Un tavolino ed un seggiolone completano l’arredamento, che è pur qui modestissimo. Attigua a questa camera vi è quella della Warens. Anch’essa, ha due finestre che guardano levante. Vi si gode una vista magnifica del paesaggio che dalla valle degrada a Chambéry circondata dal grande sipario delle montagne. Nella camera vi è un grande letto coperto di drappi (…); una mezza dozzina di sedie e poltrone, un sofà di foggia che ora si direbbe all’ottomana, un inginocchiatoio; un cassettone con specchio, uno scaffale con molti libri, però di epoca posteriore a quella di Rousseau.
Una particolarità della camera: la tappezzeria è di carta, abbastanza ben conservata, ed è certamente uno dei più antichi esemplari di tappezzeria cartacea usata in Francia. Decorazione e stile della camera sono come quelli della sala sottostante, cioè misto di secolo XVIII e di giapponese; bellissimo il soffitto a cassettoni ben conservati. Uscendo dalla camera della signora di Warens si passa sopra un pianerottolo, ove, quasi come in una nicchia, è un altare (…).(3)
Tutto il grande fascino di questo sito storico sta non solo nella celebre frequentazione, ma anche nella conservazione del suo aspetto seicentesco, negli arredi, nei dettagli che ne fanno una graziosa macchina del tempo.
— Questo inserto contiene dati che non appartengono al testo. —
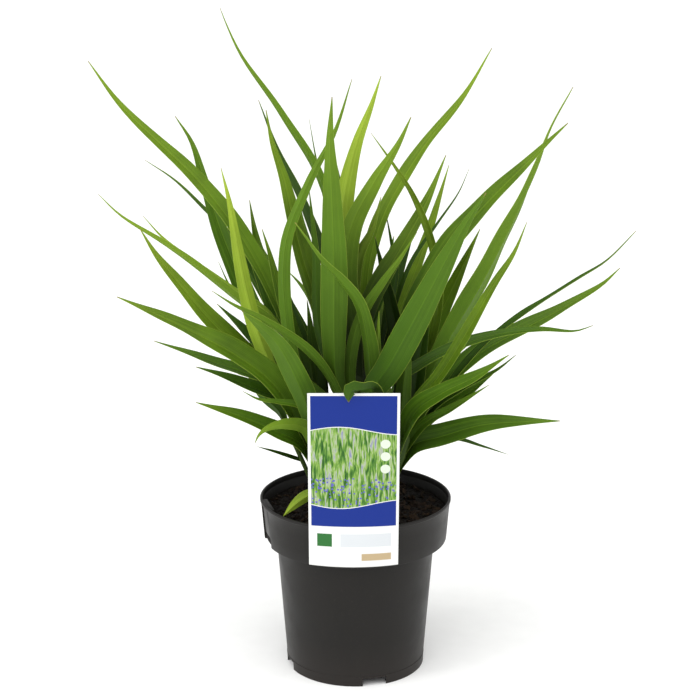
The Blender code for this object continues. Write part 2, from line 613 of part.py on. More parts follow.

Da visitare per fare un salto nel passato e per darsi elementi in più per provare a capire quel Settecento che, con la sua vivacità intellettuale, vide grandi progressi, grandi mutamenti, grandi orrori ma anche grandi conquiste sociali e morali (4).
Alessandro Mella
NOTE
1) Covino, A., Da Torino a Chambery, Luigi Beuf Libraio, Torino, 1871, p. 156.
2) La Gazzetta del Popolo, 165, Anno LIV, 16 giugno 1901, p. 8.
3) Gazzetta Piemontese, 251, Anno XXVII, 11-12 settembre 1893, p. 1.
4) Parte delle notizie utilizzate per questo studio provengono dai pannelli esposti nella sede museale in tre lingue.